Ninguém dizia, por exemplo, que verde-amarelo eram as cores da casa de Bragança, da qual vieram nossos imperadores. E se o verde era tão importante, porque se desmatava tanto? Todos os dias víamos notícias sobre as obras da transamazônica. Eram frequentes na TV imagens icônicas de grandes arvores caindo, simbolizando a conquista da Amazônia.
(Sem nenhuma preocupação ambiental, nunca se desmatou tanto.)
Depois, tinha uma disciplina Estudos de Problemas Brasileiros. Tinha a questão das três “raças”. Tinha a questão do subdesenvolvimento. Mas não havia uma vontade real de discutir problemas brasileiros. Por que somos? Como somos? Como uma nação ainda adolescente, ainda colocávamos a culpa nos nossos pais. O culpado era Portugal, a culpa era do “passado ibérico”.

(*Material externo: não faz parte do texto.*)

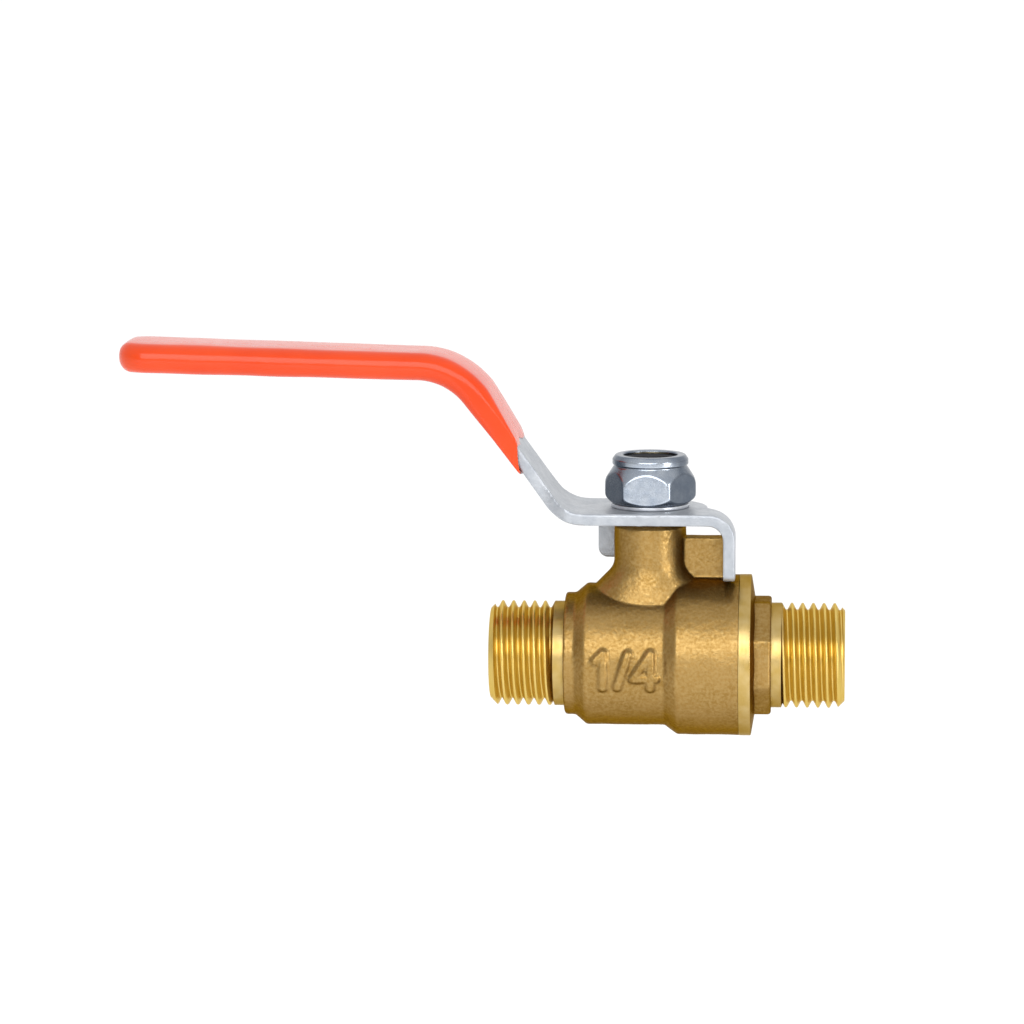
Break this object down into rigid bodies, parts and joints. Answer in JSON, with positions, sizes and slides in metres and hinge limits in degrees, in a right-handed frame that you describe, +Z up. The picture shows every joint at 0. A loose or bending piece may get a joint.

A responsabilidade nunca era nossa, nessa Escola com Partido. Neste tempo, a escola tinha claramente um partido. O partido do general de plantão. A abolição não era da responsabilidade dos traficantes de escravos. A política do atraso dos coronéis da República Velha não era da responsabilidade de ninguém. Getúlio Vargas não existia. Ele foi o presidente da Argentina?
Era tudo tão descarado que as coisas se naturalizavam por si. No governo Geisel e o seu slogan “Esse é um país que vai pra frente” mesmo sendo crianças todos já víamos o ridículo dessa posição de esconder o país embaixo do tapete. E se estivesse indo pra trás?
Hoje, temos realmente a sensação de estar indo pra trás. Algumas certezas dos últimos anos já são questionadas, algumas cláusulas pétreas são abertamente criticadas. Mas, em vez de propor avanços, estão sendo propostos atrasos. Em vez de mais escola, menos escola, como a proposta de mais ensino à distância. Distância de quem? Do professor?
Os professores estão sob ameaça. Em lugar de um ensino crítico, um ensino “Sem Partido”. Como se as pessoas que propõe esta perola não tivessem Partido. Ideologia, ou seja, o conjunto de valores e ideias de um individuo ou um grupo de indivíduos vivendo em sociedade, todos temos. Mas, para algumas pessoas, ideologia são as ideias do outro. O que eu penso é verdade. o que o outro pensa é ideologia. Tolinho.
Estamos voltando àquela escola hipócrita e autoritária de minha infância?  Onde não havia Educação Sexual, por exemplo, porque todos tinham medo de tratar o assunto? “Ideologia de gênero” é um caso. Inventaram essa jabuticaba para criticar o ensino de Educação Sexual nas escolas. Uma proposta séria, que tem por objetivo combater a intolerância e dar informações para que as crianças saibam se defender do abuso sexual. A maior parte das crianças vítimas de abuso jamais foram educadas por seus pais sobre o assunto. Estimular a ignorância é facilitar o abuso. Pelo visto, prefere-se o abuso.
Em vez de mais, menos debate. Em vez de ir mais fundo nos problemas para resolve-los, o silencio.
Eu achava que as escolas do passado tinham virado poeira do tempo. Que o pó cubra nossas escolas do futuro.